* DIRECTION:
From the first line of the data through the line containing "import * as", return each line exactly.

* DATA EXCERPT:
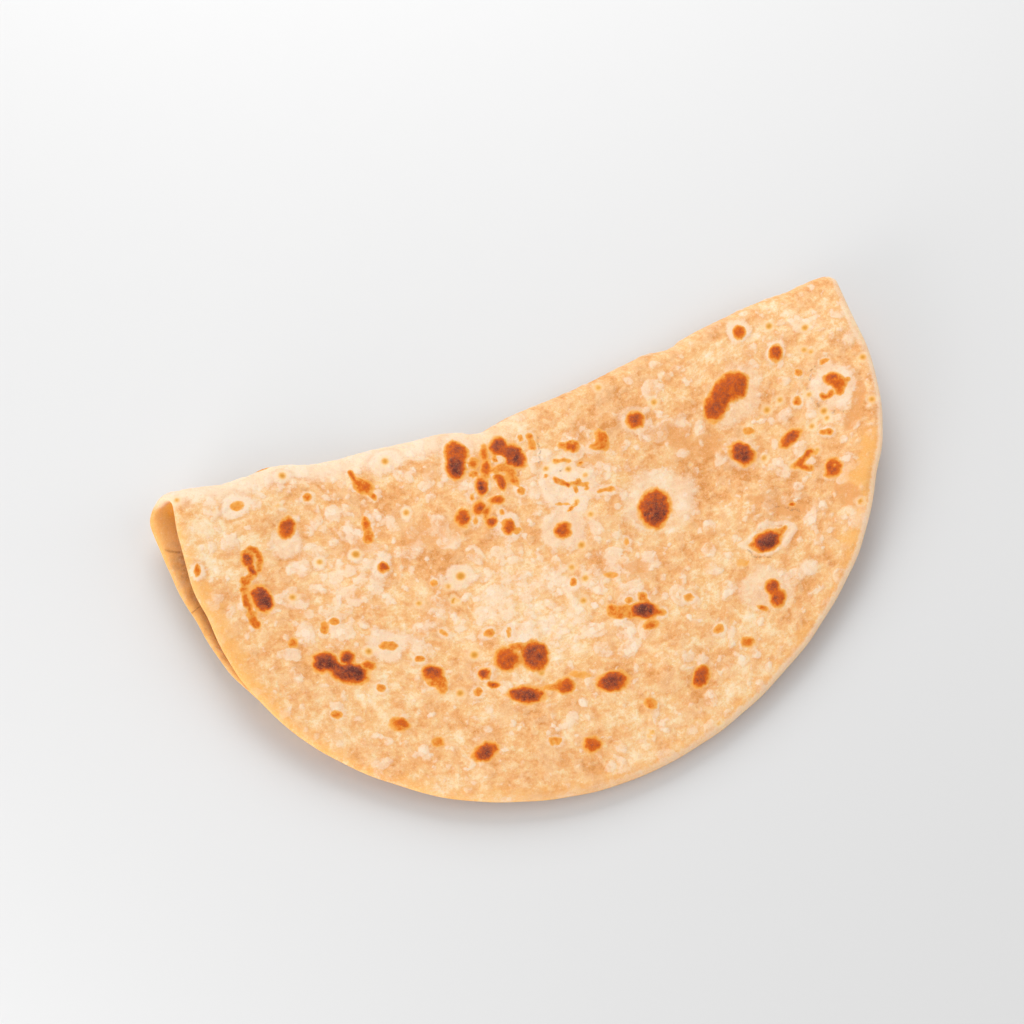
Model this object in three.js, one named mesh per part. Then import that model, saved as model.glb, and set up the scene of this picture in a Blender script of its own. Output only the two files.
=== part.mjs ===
// A chapati: a thin round wheat flatbread off a hot griddle, folded once in half and laid down flat.
// It is one sheet of dough and one closed solid. The fold is a soft open bend, tighter on the right
// than on the left, and the two short ends of the folded bread curl up a little from the table.
//
// Millimetres, +Z up. +X runs along the fold, +Y from the round open edge to the fold. The upper
// layer shows, the lower layer lies under it and is pushed a little to the left.
// The origin is the middle of the bread's box at its base.

import * as THREE from "three";

// ---- Driving dimensions -------------------------------------------------------------------------

const BREAD_RADIUS = 106; // of the unfolded bread, so the fold is about 210 long
const DOUGH_THICKNESS = 2.2;
const DOUGH_COLOUR = 0xf4c28e;
const DOUGH_ROUGHNESS = 0.75;

// The rim isn't a true circle: its radius swells by these parts of BREAD_RADIUS, at one to four
// waves a turn. The sine terms at one wave make the upper half deeper than the lower one.
const RIM_COSINES = [0.031, -0.043, 0.009, -0.021];
const RIM_SINES = [0.055, 0.008, 0.008, 0.006];
// Shallow dents in the rim: direction and half width in degrees, and depth.
const RIM_DENTS = [
  { towards: 8.5, width: 5.5, depth: 1.3 },
  { towards: 37, width: 5, depth: 1.1 },
  { towards: 155, width: 7, depth: 1 },
  { towards: 175, width: 11.5, depth: 1.5 },
  { towards: -159, width: 12.5, depth: 1.7 },
];

// The bend at the fold, as the radius of the middle of the sheet.
const BEND_RADIUS = 3.2;
const BEND_DEPTH_RATIO = 1.15; // depth along Y against height along Z
const LEFT_BEND_OPENING = 1.4; // added to the radius at the left end
const LEFT_OPENING_START = 40; // from the middle of the fold
const LEFT_OPENING_LENGTH = 65;

const LAYER_GAP = 0.9; // between the two layers, away from the fold
const GAP_FALL_LENGTH = 28; // over which the bend closes to that gap
const GAP_FALL_POWER = 1.5;

// The fold bows: its height along Y is a curve in the place along the fold over BREAD_RADIUS.
const FOLD_BOW = [0, 8.3, 21.8, 3.4, -17.4];
// Soft bumps (+) and dents (-) in the line of the fold: place along it, size, half width.
const FOLD_BUMPS = [
  { at: -78, out: -1.5, width: 8 },
  { at: -63, out: 1.4, width: 6 },
  { at: -32, out: 0.9, width: 11 },
  { at: -15, out: 1.1, width: 6.5 },
  { at: -6, out: -2.7, width: 8 },
  { at: 45, out: 1.1, width: 18 },
  { at: 55, out: -1.7, width: 5 },
  { at: 93, out: -0.9, width: 7 },
];
const FOLD_BUMP_REACH = 16; // from the fold, over which they die away

const LOWER_LAYER_SHIFT = 7.1; // to the left
const FLAT_HALF_LENGTH = 35; // the middle of the bread lies flat on the table
const LEFT_END_LIFT = 8;
const RIGHT_END_LIFT = 7.1;

// The upper layer isn't flat: broad shallow waves, and blisters that steam puffed up.
const WAVES = [
  { height: 0.3, length: 96, heading: 20, start: 40 },
  { height: 0.22, length: 61, heading: 115, start: 190 },
  { height: 0.14, length: 43, heading: 70, start: 300 },
];
const WAVE_FADE = 22; // from the fold to where the waves reach their full height
const BLISTERS = [
  { along: 58, across: 57, radius: 12, rise: 0.9 },
  { along: 96, across: 20, radius: 9, rise: 1.0 },
  { along: 88, across: 66, radius: 8, rise: 0.8 },
  { along: 61, across: 20, radius: 9, rise: 0.6 },
  { along: 17, across: 43, radius: 13, rise: 0.7 },
  { along: -20, across: 68, radius: 12, rise: 0.7 },
  { along: -52, across: 40, radius: 11, rise: 0.6 },
  { along: -72, across: 16, radius: 9, rise: 0.7 },
  { along: 22, across: 88, radius: 11, rise: 0.7 },
];

// The rim thins to a soft round lip.
const RIM_THICKNESS_PART = 0.72;
const RIM_THINNING_WIDTH = 5;
const LIP_REACH = 0.8;

// Faces: rows run along the fold, closer together where the sheet bends.
const COLUMNS = 42;
const BEND_ROWS = 12;
const BEND_ROWS_REACH = 9; // on each side of the fold line
const LAYER_ROWS = 14; // on each side, from there to the rim

// ---- Small helpers ------------------------------------------------------------------------------

const radians = THREE.MathUtils.degToRad;

function ease(t) {
  const c = THREE.MathUtils.clamp(t, 0, 1);
  return c * c * (3 - 2 * c);
}

function hump(distance, width) {
  return Math.exp(-((distance / width) ** 2));
}

// ---- The sheet, unfolded ------------------------------------------------------------------------
// A point of the sheet is { along, across }: along the fold line, and away from it on the dough,
// plus on the upper layer and minus on the lower one.

function rimRadius(angle) {
  const swell = (terms, wave) =>
    terms.reduce((sum, term, i) => sum + term * wave((i + 1) * angle), 0);
  const dents = RIM_DENTS.reduce((sum, dent) => {
    const aside = THREE.MathUtils.radToDeg(angle) - dent.towards;
    return sum + dent.depth * hump(aside - 360 * Math.round(aside / 360), dent.width);
  }, 0);
  return BREAD_RADIUS * (1 + swell(RIM_COSINES, Math.cos) + swell(RIM_SINES, Math.sin)) - dents;
}

// A square's point (u, v from -1 to 1) goes to the round sheet, so that rows and columns reach the
// whole rim without a pole.
function onSheet(u, v) {
  const x = u * Math.sqrt(1 - (v * v) / 2);
  const y = v * Math.sqrt(1 - (u * u) / 2);
  const radius = rimRadius(Math.atan2(y, x));
  return { along: radius * x, across: radius * y, fromRim: radius * (1 - Math.hypot(x, y)) };
}

// ---- The sheet, folded --------------------------------------------------------------------------

function foldBow(along) {
  const w = along / BREAD_RADIUS;
  return FOLD_BOW.reduce((sum, term, power) => sum + term * w ** power, 0);
}

function foldBumps(along, past) {
  const fade = hump(past, FOLD_BUMP_REACH);
  return FOLD_BUMPS.reduce((sum, b) => sum + fade * b.out * hump(along - b.at, b.width), 0);
}

function endLift(x) {
  const past = (Math.abs(x) - FLAT_HALF_LENGTH) / (BREAD_RADIUS - FLAT_HALF_LENGTH);
  const full = x < 0 ? LEFT_END_LIFT : RIGHT_END_LIFT;
  return full * Math.max(0, past) ** 2;
}

function waves(x, y) {
  return WAVES.reduce((sum, wave) => {
    const heading = radians(wave.heading);
    const way = (x * Math.cos(heading) + y * Math.sin(heading)) / wave.length;
    return sum + wave.height * Math.sin(2 * Math.PI * way + radians(wave.start));
  }, 0);
}

// The middle of the sheet's thickness.
function middle({ along, across }) {
  const opening = LEFT_BEND_OPENING * ease((-along - LEFT_OPENING_START) / LEFT_OPENING_LENGTH);
  const rise = BEND_RADIUS + opening;
  const depth = rise * BEND_DEPTH_RATIO;
  const bendLength = (Math.PI * (rise + depth)) / 2;
  const turn = THREE.MathUtils.clamp(across / bendLength, -0.5, 0.5) * Math.PI;
  const past = Math.max(0, Math.abs(across) - bendLength / 2);

  const x = along - LOWER_LAYER_SHIFT * (1 - ease(across / bendLength + 0.5));
  const y = foldBow(along) + foldBumps(along, past) + depth * Math.cos(turn) - past;
  let z = DOUGH_THICKNESS / 2 + rise * (1 + Math.sin(turn));
  if (across > bendLength / 2) {
    const closed = DOUGH_THICKNESS + LAYER_GAP;
    const gap = closed + (2 * rise - closed) * Math.exp(-((past / GAP_FALL_LENGTH) ** GAP_FALL_POWER));
    z = DOUGH_THICKNESS / 2 + gap + waves(x, y) * ease(past / WAVE_FADE);
  }
  return new THREE.Vector3(x, y, z + endLift(x));
}

// Which way the outside of the bread faces: up on the upper layer, down on the lower one.
function outward({ along, across }) {
  const step = 0.4;
  const alongStep = middle({ along: along + step, across }).sub(middle({ along: along - step, across }));
  const acrossStep = middle({ along, across: across + step }).sub(
    middle({ along, across: across - step }),
  );
  return acrossStep.cross(alongStep).normalize();
}

function blisterRise({ along, across }) {
  return BLISTERS.reduce((sum, b) => {
    const distance = Math.hypot(along - b.along, across - b.across) / b.radius;
    return sum + b.rise * (1 - ease(distance));
  }, 0);
}

// ---- The solid ----------------------------------------------------------------------------------

function rowPlaces() {
  const bendEdge = BEND_ROWS_REACH / BREAD_RADIUS;
  const upper = [];
  for (let i = 1; i <= BEND_ROWS / 2; i += 1) upper.push((bendEdge * i) / (BEND_ROWS / 2));
  for (let i = 1; i <= LAYER_ROWS; i += 1) upper.push(bendEdge + ((1 - bendEdge) * i) / LAYER_ROWS);
  return [...upper.map((v) => -v).reverse(), 0, ...upper];
}

// One column of the rim for each point round it, from its outer face over the lip to the inner one.
function rimLoop(columns, rows) {
  const loop = [];
  for (let i = 0; i < columns; i += 1) loop.push([i, 0]);
  for (let j = 0; j < rows; j += 1) loop.push([columns, j]);
  for (let i = columns; i > 0; i -= 1) loop.push([i, rows]);
  for (let j = rows; j > 0; j -= 1) loop.push([0, j]);
  return loop;
}

function breadGeometry() {
  const rows = rowPlaces();
  const lastRow = rows.length - 1;
  const points = [];
  const faces = [];
  const quad = (a, b, c, d) => faces.push(a, b, c, a, c, d);

  const sheetAt = (i, j) => onSheet((2 * i) / COLUMNS - 1, rows[j]);
  const layerSize = (COLUMNS + 1) * rows.length;
  const outer = (i, j) => j * (COLUMNS + 1) + i;
  const inner = (i, j) => outer(i, j) + layerSize;

  // The outer face first, then the inner face.
  for (const side of [1, -1]) {
    for (let j = 0; j <= lastRow; j += 1) {
      for (let i = 0; i <= COLUMNS; i += 1) {
        const place = sheetAt(i, j);
        const thinning = 1 - ease(place.fromRim / RIM_THINNING_WIDTH);
        const half = (DOUGH_THICKNESS / 2) * (1 - (1 - RIM_THICKNESS_PART) * thinning);
        const relief = side > 0 ? blisterRise(place) : 0;
        points.push(middle(place).addScaledVector(outward(place), side * half + relief));
      }
    }
  }

  // The lip, a little further out than both.
  const loop = rimLoop(COLUMNS, lastRow);
  const lipStart = points.length;
  for (const [i, j] of loop) {
    const place = sheetAt(i, j);
    const reach = 1 + LIP_REACH / BREAD_RADIUS;
    points.push(middle({ along: place.along * reach, across: place.across * reach }));
  }

  // Each cell is split so that no corner of the rim makes a sliver.
  for (let j = 0; j < lastRow; j += 1) {
    for (let i = 0; i < COLUMNS; i += 1) {
      const rising = i < COLUMNS / 2 === j < lastRow / 2;
      const out = [outer(i, j), outer(i, j + 1), outer(i + 1, j + 1), outer(i + 1, j)];
      const back = [inner(i, j), inner(i + 1, j), inner(i + 1, j + 1), inner(i, j + 1)];
      const turned = rising ? 0 : 1;
      quad(...out.slice(turned), ...out.slice(0, turned));
      quad(...back.slice(turned), ...back.slice(0, turned));
    }
  }
  loop.forEach(([i, j], k) => {
    const next = (k + 1) % loop.length;
    const [i2, j2] = loop[next];
    quad(outer(i, j), outer(i2, j2), lipStart + next, lipStart + k);
    quad(lipStart + k, lipStart + next, inner(i2, j2), inner(i, j));
  });

  const geometry = new THREE.BufferGeometry().setFromPoints(points);
  geometry.setIndex(faces);
  geometry.computeVertexNormals();
  return geometry;
}

// Moves a geometry so that its box stands on z = 0 with its middle over the origin.
function standAtOrigin(geometry) {
  geometry.computeBoundingBox();
  const { min, max } = geometry.boundingBox;
  geometry.translate(-(min.x + max.x) / 2, -(min.y + max.y) / 2, -min.z);
  return geometry;
}

function griddledDough() {
  return new THREE.MeshStandardMaterial({
    name: "griddled_dough",
    color: DOUGH_COLOUR,
    roughness: DOUGH_ROUGHNESS,
    metalness: 0,
  });
}

const chapati = new THREE.Mesh(standAtOrigin(breadGeometry()), griddledDough());
chapati.name = "chapati";

const bread = new THREE.Group();
bread.add(chapati);

export default bread;
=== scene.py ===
"""A folded chapati: a thin wheat flatbread off the griddle, lying on a pale table.

The bread is one sheet of dough. It is rolled out flat as a grid, gets its thickness, and is then
folded, puffed and scorched by functions of its own unfolded coordinates: `along` runs along the
fold line and `across` away from it, both in millimetres, with `across` above zero on the upper layer.
"""

import math
from functools import partial

import bpy
import numpy as np
from bpy.props import FloatProperty, FloatVectorProperty, IntProperty, PointerProperty, StringProperty
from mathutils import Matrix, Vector


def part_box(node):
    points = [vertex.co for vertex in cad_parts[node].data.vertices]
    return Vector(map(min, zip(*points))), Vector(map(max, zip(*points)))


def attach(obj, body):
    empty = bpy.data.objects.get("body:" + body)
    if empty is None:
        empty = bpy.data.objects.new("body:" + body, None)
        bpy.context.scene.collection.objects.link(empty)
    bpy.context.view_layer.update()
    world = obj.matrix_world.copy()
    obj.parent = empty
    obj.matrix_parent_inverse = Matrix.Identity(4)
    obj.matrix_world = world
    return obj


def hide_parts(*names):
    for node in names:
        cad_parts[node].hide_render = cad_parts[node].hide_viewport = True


bl_info = {
    "name": "Folded Chapati",
    "version": (1, 0, 0),
    "blender": (4, 5, 0),
    "location": "3D View > Sidebar > Chapati",
    "description": "Builds a folded griddle-baked wheat flatbread and its stage",
    "category": "Object",
}

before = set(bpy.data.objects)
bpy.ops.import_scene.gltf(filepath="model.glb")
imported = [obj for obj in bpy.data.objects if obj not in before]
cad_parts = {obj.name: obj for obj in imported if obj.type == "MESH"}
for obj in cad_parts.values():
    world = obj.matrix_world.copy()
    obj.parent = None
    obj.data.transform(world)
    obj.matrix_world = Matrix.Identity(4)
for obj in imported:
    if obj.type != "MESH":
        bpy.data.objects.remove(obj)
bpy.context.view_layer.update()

NODE = "chapati"
MM = 0.001

# ---- The dough's shape, in millimetres ----------------------------------------------------------

BREAD_RADIUS = 106.0
RIM_COSINES = (0.031, -0.043, 0.009, -0.021)
RIM_SINES = (0.055, 0.008, 0.008, 0.006)
RIM_DENTS = (  # direction and half width in degrees, and depth
    (8.5, 5.5, 1.3),
    (37, 5, 1.1),
    (155, 7, 1),
    (175, 11.5, 1.5),
    (-159, 12.5, 1.7),
)
RIM_RAGGED, RIM_RAGS = 0.35, 9.0  # how ragged the rim is, and how fine its rags are
LIP_REACH = 0.8
RIM_ROUNDING = 1.8
RIM_LEAST = 0.03  # the square of the part of the thickness that is left at the very rim

BEND_RADIUS = 3.2
BEND_DEPTH_RATIO = 1.15
LEFT_BEND_OPENING = 1.4
LEFT_OPENING_START = 40.0
LEFT_OPENING_LENGTH = 65.0

LAYER_GAP = 0.9
GAP_FALL_LENGTH = 28.0
GAP_FALL_POWER = 1.5

FOLD_BOW = (0.0, 8.3, 21.8, 3.4, -17.4)
FOLD_BUMPS = (  # place along the fold, how far out, half width
    (-78, -1.5, 8),
    (-63, 1.4, 6),
    (-32, 0.9, 11),
    (-15, 1.1, 6.5),
    (-6, -2.7, 8),
    (45, 1.1, 18),
    (55, -1.7, 5),
    (93, -0.9, 7),
)
FOLD_BUMP_REACH = 16.0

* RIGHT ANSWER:
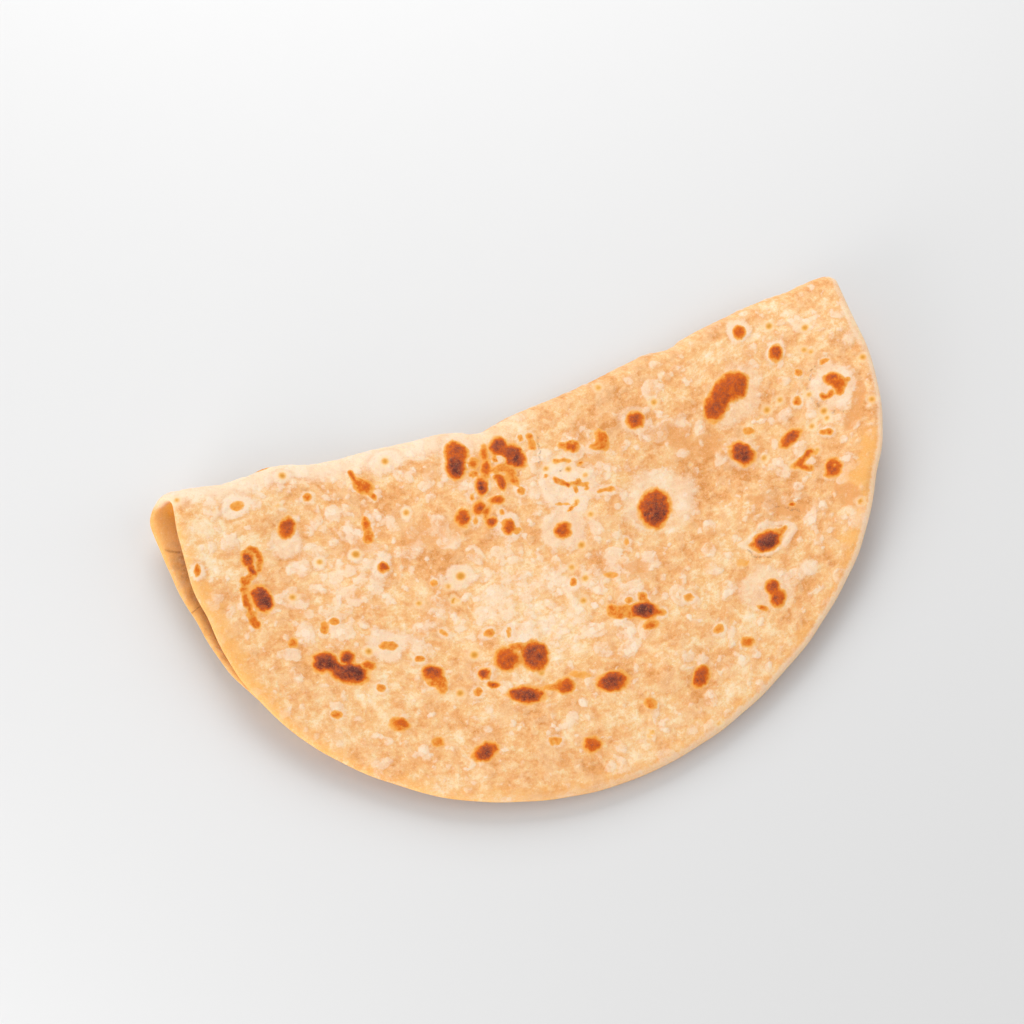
Model this object in three.js, one named mesh per part. Then import that model, saved as model.glb, and set up the scene of this picture in a Blender script of its own. Output only the two files.
=== part.mjs ===
// A chapati: a thin round wheat flatbread off a hot griddle, folded once in half and laid down flat.
// It is one sheet of dough and one closed solid. The fold is a soft open bend, tighter on the right
// than on the left, and the two short ends of the folded bread curl up a little from the table.
//
// Millimetres, +Z up. +X runs along the fold, +Y from the round open edge to the fold. The upper
// layer shows, the lower layer lies under it and is pushed a little to the left.
// The origin is the middle of the bread's box at its base.

import * as THREE from "three";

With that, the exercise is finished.